Sin duda que en las lecturas de hoy estamos en el centro mismo del misterio de la vida cristiana.
Es el mismo amor, no que ‘tiene' Dios, sino que es Dios, con el cual engendra al Hijo y con el Hijo al Espíritu Santo, el amor que nos regala en Cristo y que, a través de la fe y el bautismo, nos engendra como sus hermanos adoptivos.
Y es en este contexto, finalmente, como adquiere su novedad suprema el famoso precepto del amor. “ Amaos los unos a los otros ”, no solo “ como a ti mismo ” –como ya afirmaba el AT respecto a los judíos entre ellos- sino “ amaos los unos a los otros, como Yo os he amado ”.
Es aquí donde se entiende la imagen de la vid del domingo pasado y que es continuada por este pasaje del evangelio que hemos leído hoy. Porque lo que hace de savia vital en toda esta vid y la convierte en organismo vivo no es la imitación ‘externa' del amor, sino el mismísimo amor de Dios que, fluyendo de Sí mismo en desborde y éxtasis al Hijo, en el Hijo se nos transmite realmente a nosotros y en mostros ha de refluir mutuamente.
Por eso el amor, el verdadero amor, la caridad, el ‘agape' cristiano, no es solo una manera ‘humana' de imitar el ‘modo' de amar de Dios o de Jesús. Es el conectarnos realmente –por eso es virtud ‘sobrenatural'- con el mismísimo Amor que ‘es' Dios y que en Dios se hace Tres Personas y que se nos regala en Jesucristo y hemos de hacer llegar a nuestros hermanos.
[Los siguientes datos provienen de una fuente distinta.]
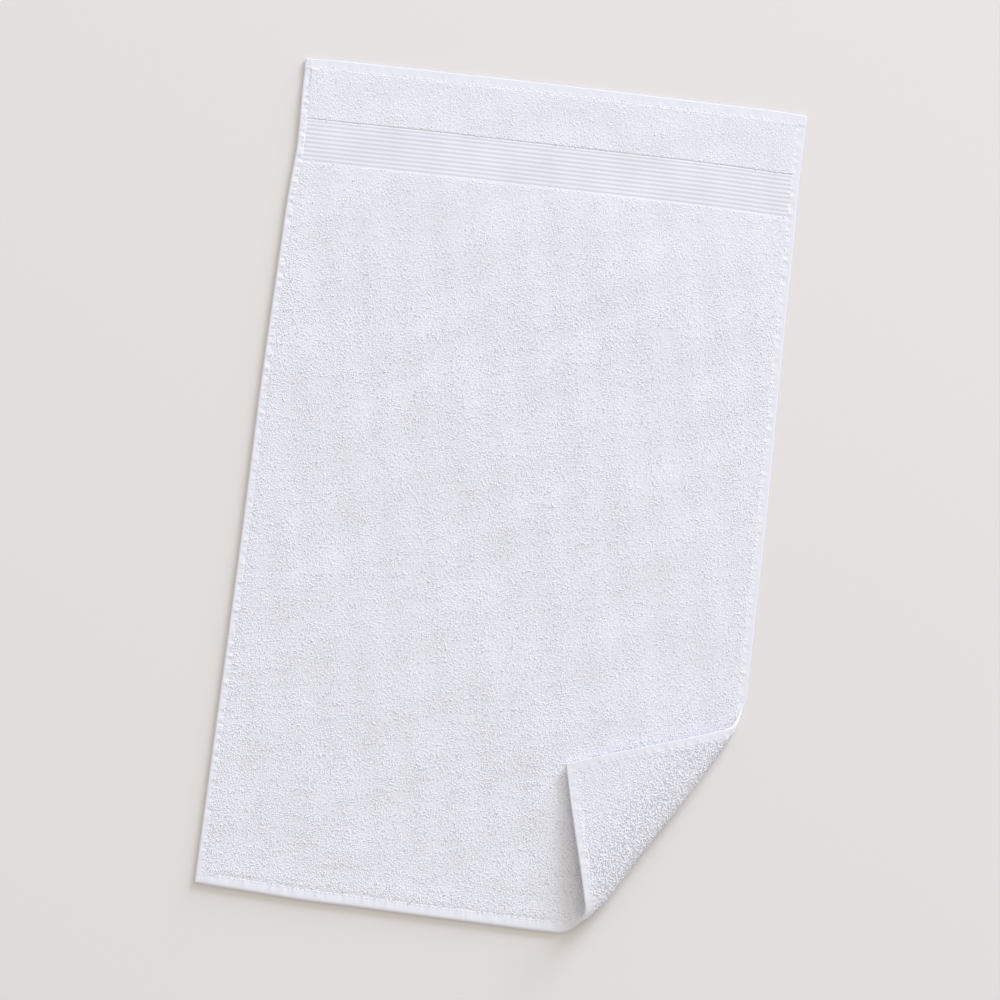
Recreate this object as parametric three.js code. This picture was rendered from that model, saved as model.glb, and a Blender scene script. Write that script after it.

Y, si Dios es ‘Agape', es ‘Amor', es decir, su ‘esencia', su ‘vida', su ‘existencia' es Amor; si nosotros queremos ‘vivir', ‘existir', ‘ser', también nuestra vida ha de ser ‘amor'. No ‘amar' de vez en cuando, más o menos egoístamente, sino transformarnos nosotros mismos en ‘amor' . O, mejor dicho: en Jesús, dejarnos transformar por ‘Su Amor', que es el mismísimo ‘Amor' que Dios ‘es'.
No en el flujo absurdo y sin sentido de Heráclito y de Marx; no en la inmovilidad infecunda de Parménides, Buda o Brahma; sino en la entrega generosa, engendradora y creadora, de, con Cristo, en el amor, dar la Vida verdadera a los demás.